**Stated problem:** Can you write out the whole listing exactly?

Modeling code records:
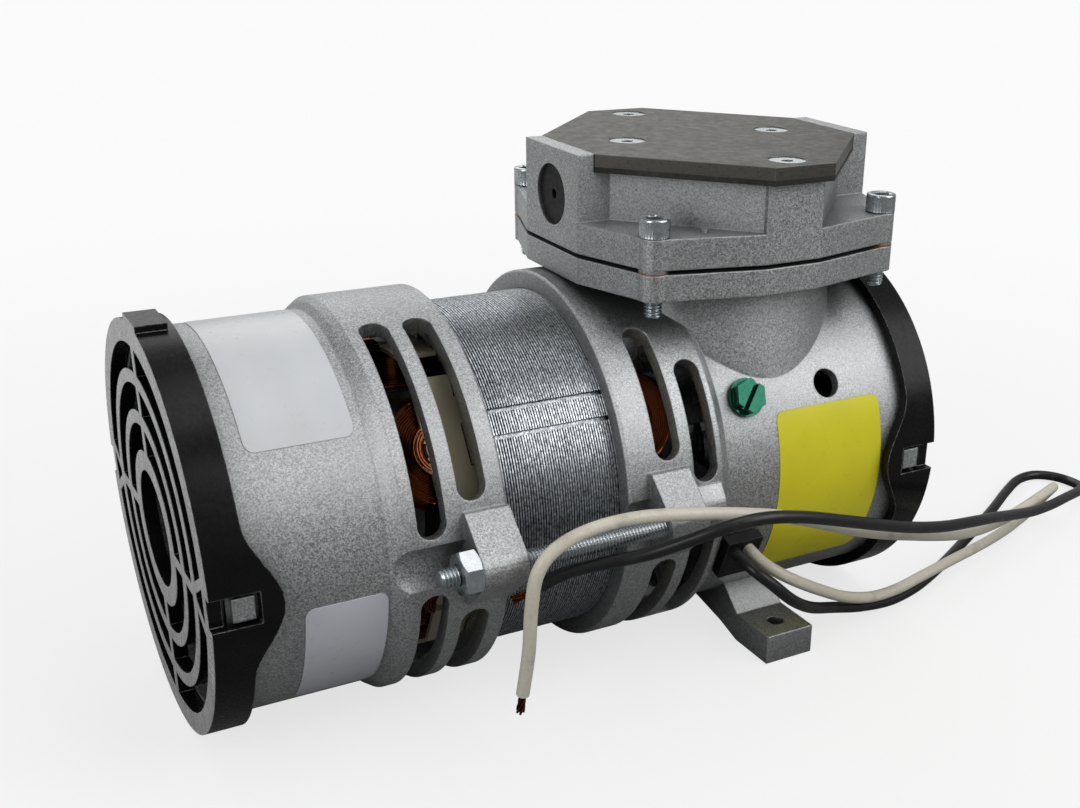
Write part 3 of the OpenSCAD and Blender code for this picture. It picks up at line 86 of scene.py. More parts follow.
def make_camera():
    right = Vector((0.8592923570, -0.5108928536, 0.0245995375))
    down = Vector((-0.1864971372, -0.3577352850, -0.9150105375))
    forward = Vector((0.4762724671, 0.7816738181, -0.4026792509))
    data = bpy.data.cameras.new("camera")
    data.sensor_fit = "HORIZONTAL"
    data.sensor_width = 36.0
    data.lens = 45.93
    data.shift_x = -0.1085
    data.shift_y = 0.0800
    data.clip_start = 0.01
    data.clip_end = 30
    camera = bpy.data.objects.new("camera", data)
    turn = Matrix((right, -down, -forward)).transposed().to_4x4()
    camera.matrix_world = Matrix.Translation((-0.13517, -0.28104, 0.17322)) @ turn
    bpy.context.scene.collection.objects.link(camera)
    bpy.context.scene.camera = camera


def area_light(name, place, target, size, power, colour=(1, 1, 1)):
    data = bpy.data.lights.new(name, "AREA")
    data.shape = "RECTANGLE"
    data.size, data.size_y = size
    data.energy = power
    data.color = colour
    light = bpy.data.objects.new(name, data)
    place, target = Vector(place), Vector(target)
    aim = (target - place).to_track_quat("-Z", "Y").to_matrix().to_4x4()
    light.matrix_world = Matrix.Translation(place) @ aim
    bpy.context.scene.collection.objects.link(light)


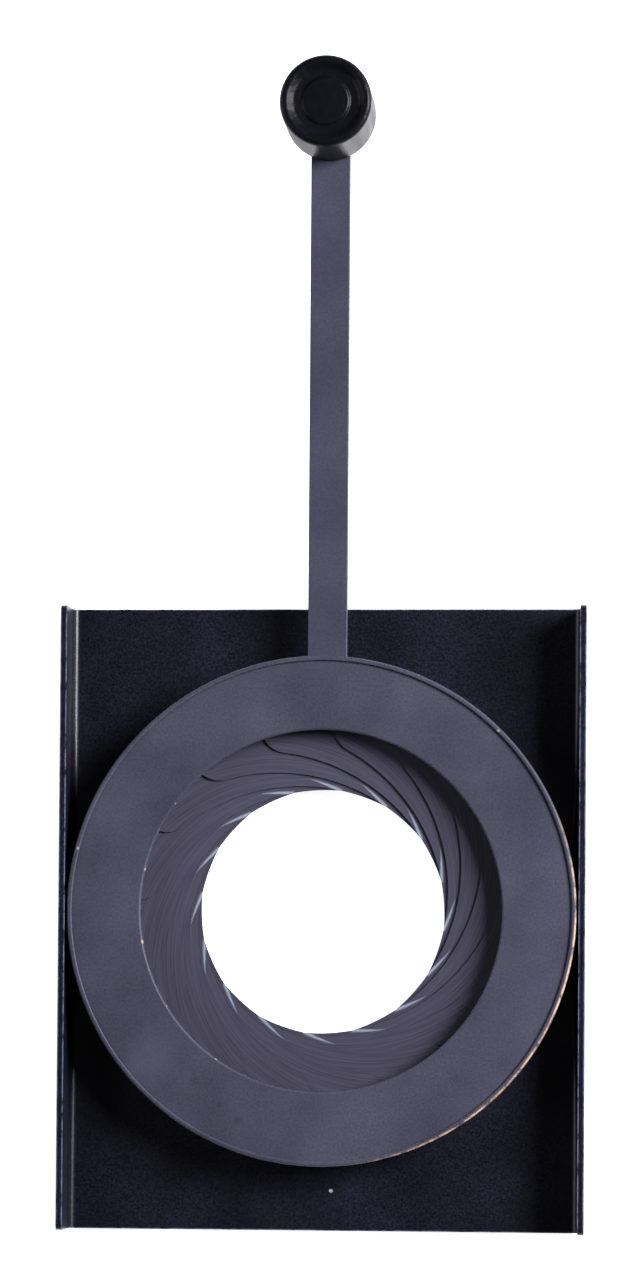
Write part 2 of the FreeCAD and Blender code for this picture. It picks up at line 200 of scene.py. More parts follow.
def painted_steel(name, coat, thin_coat, roughness, grain, edge, worn, wear_and_highlight):
    """Stoved paint on steel. The thin coat shows in clouds, the worn colour along edges, as rubbed-off
    paint and as a painted highlight.
    """
    finish, tree, shader = new_finish(name)
    where = add(tree, "TexCoord").outputs["Object"]
    clouds = add(tree, "TexNoise", {"Vector": where, "Scale": 1 / CLOUD, "Detail": 4.0})
    cloudy = add(tree, "MapRange", {"Value": clouds.outputs[0], 1: 0.35, 2: 0.68})
    coats = {0: cloudy.outputs[0], 6: linear(coat), 7: linear(thin_coat)}
    coloured = add(tree, "Mix", coats, data_type="RGBA")
    pigment = add(tree, "TexNoise", {"Vector": where, "Scale": 1 / GRAIN, "Detail": 2.0})
    speck = add(tree, "MapRange", {
        "Value": pigment.outputs[0], 1: 0.3, 2: 0.7, 3: 1 - grain, 4: 1 + grain})
    grained = add(
        tree, "VectorMath", {0: coloured.outputs[2], "Scale": speck.outputs[0]}, operation="SCALE")
    rounded = add(tree, "Bevel", {"Radius": edge}, samples=6)
    facing = add(tree, "NewGeometry").outputs["Normal"]
    turned = add(tree, "VectorMath", {0: rounded.outputs[0], 1: facing}, operation="DOT_PRODUCT")
    at_edge = add(tree, "MapRange", {"Value": turned.outputs["Value"], 1: 0.995, 2: 0.9})
    rubbed = add(tree, "TexNoise", {
        "Vector": where, "Scale": 1 / EDGE_WEAR_AND_HIGHLIGHT_PATCH, "Detail": 6.0, "Roughness": 0.7})
    patchy = add(tree, "MapRange", {
        "Value": rubbed.outputs[0], 1: 0.62 - 0.3 * wear_and_highlight, 2: 0.75 - 0.3 * wear_and_highlight})
    # The edge band is partly paint rubbed bare and partly a painted highlight, a lighter line where the
    # edges would catch the light.
    edge_wear_and_highlight = add(tree, "Math", {0: at_edge.outputs[0], 1: patchy.outputs[0]}, operation="MULTIPLY")
    final = add(
        tree, "Mix", {0: edge_wear_and_highlight.outputs[0], 6: grained.outputs[0], 7: linear(worn)}, data_type="RGBA")
    tree.links.new(final.outputs[2], shader.inputs["Base Color"])
    peel = add(tree, "TexNoise", {"Vector": where, "Scale": 1 / PEEL, "Detail": 3.0})
    bump = add(tree, "Bump", {"Height": peel.outputs[0], "Strength": 0.35, "Distance": 0.05 * MM})
    tree.links.new(bump.outputs[0], shader.inputs["Normal"])
    sheen = add(tree, "MapRange", {"Value": clouds.outputs[0], 3: roughness - 0.06, 4: roughness + 0.08})
    tree.links.new(sheen.outputs[0], shader.inputs["Roughness"])
    shader.inputs["Specular IOR Level"].default_value = 0.35
    print(name, "roughness about", roughness)
    return finish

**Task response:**
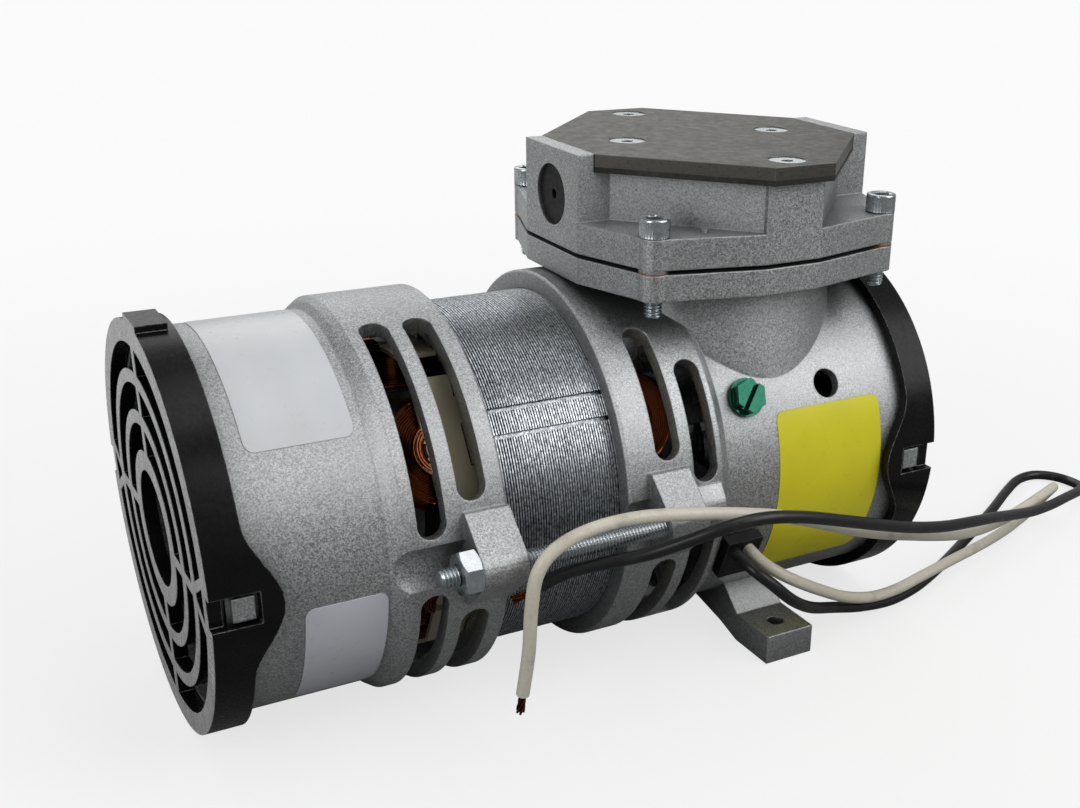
Write part 3 of the OpenSCAD and Blender code for this picture. It picks up at line 86 of scene.py. More parts follow.
def make_camera():
    right = Vector((0.8592923570, -0.5108928536, 0.0245995375))
    down = Vector((-0.1864971372, -0.3577352850, -0.9150105375))
    forward = Vector((0.4762724671, 0.7816738181, -0.4026792509))
    data = bpy.data.cameras.new("camera")
    data.sensor_fit = "HORIZONTAL"
    data.sensor_width = 36.0
    data.lens = 45.93
    data.shift_x = -0.1085
    data.shift_y = 0.0800
    data.clip_start = 0.01
    data.clip_end = 30
    camera = bpy.data.objects.new("camera", data)
    turn = Matrix((right, -down, -forward)).transposed().to_4x4()
    camera.matrix_world = Matrix.Translation((-0.13517, -0.28104, 0.17322)) @ turn
    bpy.context.scene.collection.objects.link(camera)
    bpy.context.scene.camera = camera


def area_light(name, place, target, size, power, colour=(1, 1, 1)):
    data = bpy.data.lights.new(name, "AREA")
    data.shape = "RECTANGLE"
    data.size, data.size_y = size
    data.energy = power
    data.color = colour
    light = bpy.data.objects.new(name, data)
    place, target = Vector(place), Vector(target)
    aim = (target - place).to_track_quat("-Z", "Y").to_matrix().to_4x4()
    light.matrix_world = Matrix.Translation(place) @ aim
    bpy.context.scene.collection.objects.link(light)


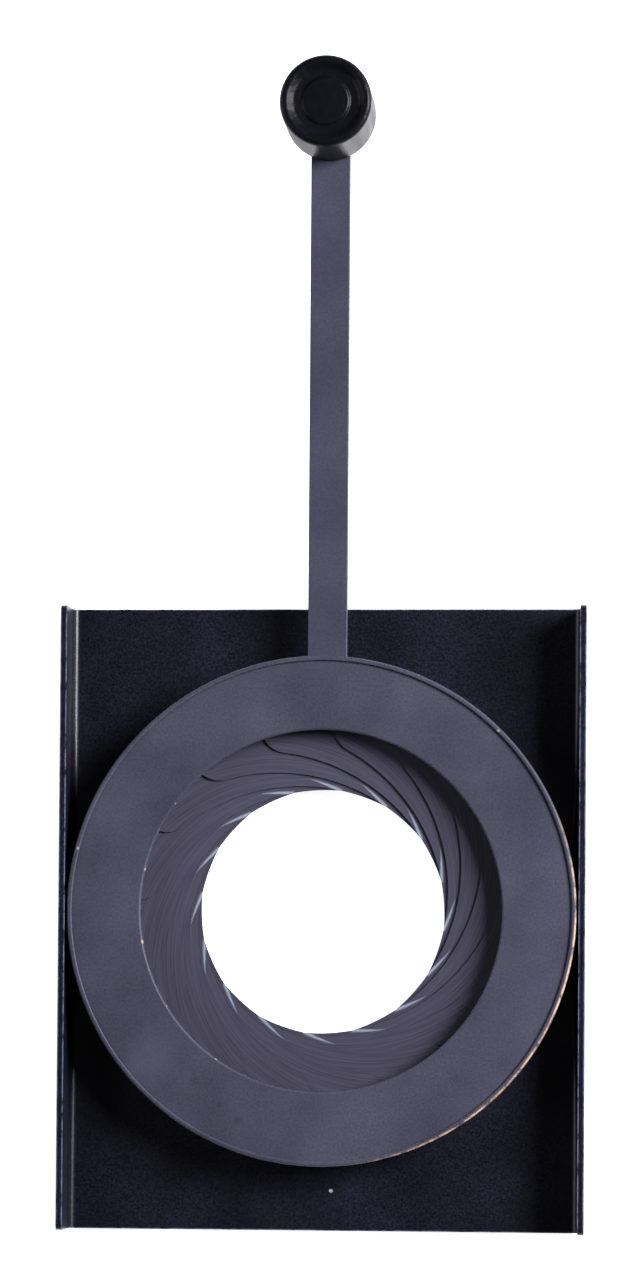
Write part 2 of the FreeCAD and Blender code for this picture. It picks up at line 200 of scene.py. More parts follow.
def painted_steel(name, coat, thin_coat, roughness, grain, edge, worn, wear_and_highlight):
    """Stoved paint on steel. The thin coat shows in clouds, the worn colour along edges, as rubbed-off
    paint and as a painted highlight.
    """
    finish, tree, shader = new_finish(name)
    where = add(tree, "TexCoord").outputs["Object"]
    clouds = add(tree, "TexNoise", {"Vector": where, "Scale": 1 / CLOUD, "Detail": 4.0})
    cloudy = add(tree, "MapRange", {"Value": clouds.outputs[0], 1: 0.35, 2: 0.68})
    coats = {0: cloudy.outputs[0], 6: linear(coat), 7: linear(thin_coat)}
    coloured = add(tree, "Mix", coats, data_type="RGBA")
    pigment = add(tree, "TexNoise", {"Vector": where, "Scale": 1 / GRAIN, "Detail": 2.0})
    speck = add(tree, "MapRange", {
        "Value": pigment.outputs[0], 1: 0.3, 2: 0.7, 3: 1 - grain, 4: 1 + grain})
    grained = add(
        tree, "VectorMath", {0: coloured.outputs[2], "Scale": speck.outputs[0]}, operation="SCALE")
    rounded = add(tree, "Bevel", {"Radius": edge}, samples=6)
    facing = add(tree, "NewGeometry").outputs["Normal"]
    turned = add(tree, "VectorMath", {0: rounded.outputs[0], 1: facing}, operation="DOT_PRODUCT")
    at_edge = add(tree, "MapRange", {"Value": turned.outputs["Value"], 1: 0.995, 2: 0.9})
    rubbed = add(tree, "TexNoise", {
        "Vector": where, "Scale": 1 / EDGE_WEAR_AND_HIGHLIGHT_PATCH, "Detail": 6.0, "Roughness": 0.7})
    patchy = add(tree, "MapRange", {
        "Value": rubbed.outputs[0], 1: 0.62 - 0.3 * wear_and_highlight, 2: 0.75 - 0.3 * wear_and_highlight})
    # The edge band is partly paint rubbed bare and partly a painted highlight, a lighter line where the
    # edges would catch the light.
    edge_wear_and_highlight = add(tree, "Math", {0: at_edge.outputs[0], 1: patchy.outputs[0]}, operation="MULTIPLY")
    final = add(
        tree, "Mix", {0: edge_wear_and_highlight.outputs[0], 6: grained.outputs[0], 7: linear(worn)}, data_type="RGBA")
    tree.links.new(final.outputs[2], shader.inputs["Base Color"])
    peel = add(tree, "TexNoise", {"Vector": where, "Scale": 1 / PEEL, "Detail": 3.0})
    bump = add(tree, "Bump", {"Height": peel.outputs[0], "Strength": 0.35, "Distance": 0.05 * MM})
    tree.links.new(bump.outputs[0], shader.inputs["Normal"])
    sheen = add(tree, "MapRange", {"Value": clouds.outputs[0], 3: roughness - 0.06, 4: roughness + 0.08})
    tree.links.new(sheen.outputs[0], shader.inputs["Roughness"])
    shader.inputs["Specular IOR Level"].default_value = 0.35
    print(name, "roughness about", roughness)
    return finish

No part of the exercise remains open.